Doing so requires people suggesting that concerns about what’s happening are overblown.

A more clear-cut example can be found in columns from the New York Times’s Ross Douthat. Last October, shortly before the election, he wrote a column in which he declared that Trump posed much less of a threat to the country than people thought. It was titled, “There Will Be No Trump Coup.”


Douthat walked through a variety of ways in which Trump wasn’t as successful at autocracy as other autocrats, the sort of reassurance that is entirely unreassuring when you step back and look at it from a few feet away.


“One can oppose Trump, even hate him,” Douthat wrote, “and still feel very confident that he will leave office if he is defeated, and that any attempt to cling to power illegitimately will be a theater of the absurd.”


In June, Douthat revisited the theme, less sheepishly than one might have expected. This time, the title was, “Are We Destined for a Trump Coup in 2024?” He did admit that he was a bit off the mark in October, writing that “it’s easy for me to see why the alarmists felt vindicated — given the violence itself, the absurd lengths to which Trump’s fantasies extended and the scale and seriousness of ordinary-Republican belief in his narrative of fraud.” Sure, some vindication there.


However!


“Since Trump really is likely to be the Republican nominee in the next election, it’s worth taking alarmist scenarios seriously, in case next time turns out worse,” he continued. “But taking them seriously doesn’t mean treating them as some kind of certain doom.”


After all, only a few officials actually tried to help Trump overturn the election. Yes, he tried to do this thing, but, at least this time, he didn’t get all of the help he wanted. (That, we already know, would have been quite a blow!) That this didn’t happen “does not make the worriers unreasonable,” Douthat wrote — “it just makes their we’re all doomed attitude seem extremely premature.”


Presumably we will get another essay next year letting us know when Douthat no longer views it as premature to fear the imminent collapse of the American experiment.


Debates over whether this was a coup attempt or whether Jan. 6 was an insurrection or if the proper term is autogolpe or whatever are beside the point. The point is that Trump tried to do this, actively and forcefully, and that its failure does not mean that the crisis has passed. We can return to an admittedly overplayed thought experiment: How would we have looked at this in 2014? If, in 2014, I had told you what happened from October 2020 to today, would you have seen this as simply another partisan squabble? Or might you have considered that something more worrisome was underway?

On Monday morning, Trump’s former press secretary was interviewed on ABC News. She did not seem to think that Trump no longer poses any threat to America.

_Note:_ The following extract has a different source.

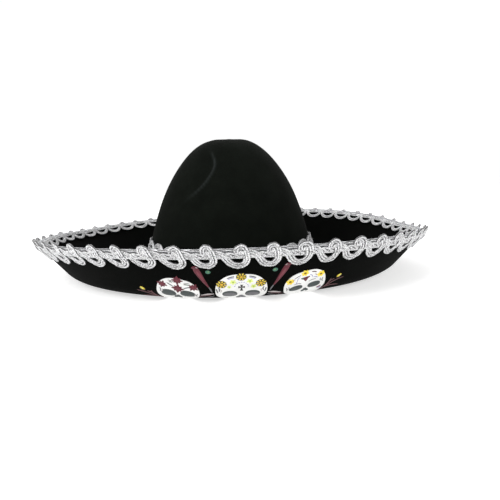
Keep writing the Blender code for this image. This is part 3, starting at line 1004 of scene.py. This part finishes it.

“I want to just warn people that once he takes office — if he were to win — he doesn’t have to worry about reelection anymore. He will be about revenge. He will probably have some pretty draconian policies that go on,” Stephanie Grisham said. “There were conversations a lot of times that people would say ‘that’ll be the second term,’ meaning we wouldn’t have to worry about reelection.”


That would certainly be a blow to the country, but let’s not be overly premature in drawing attention to it.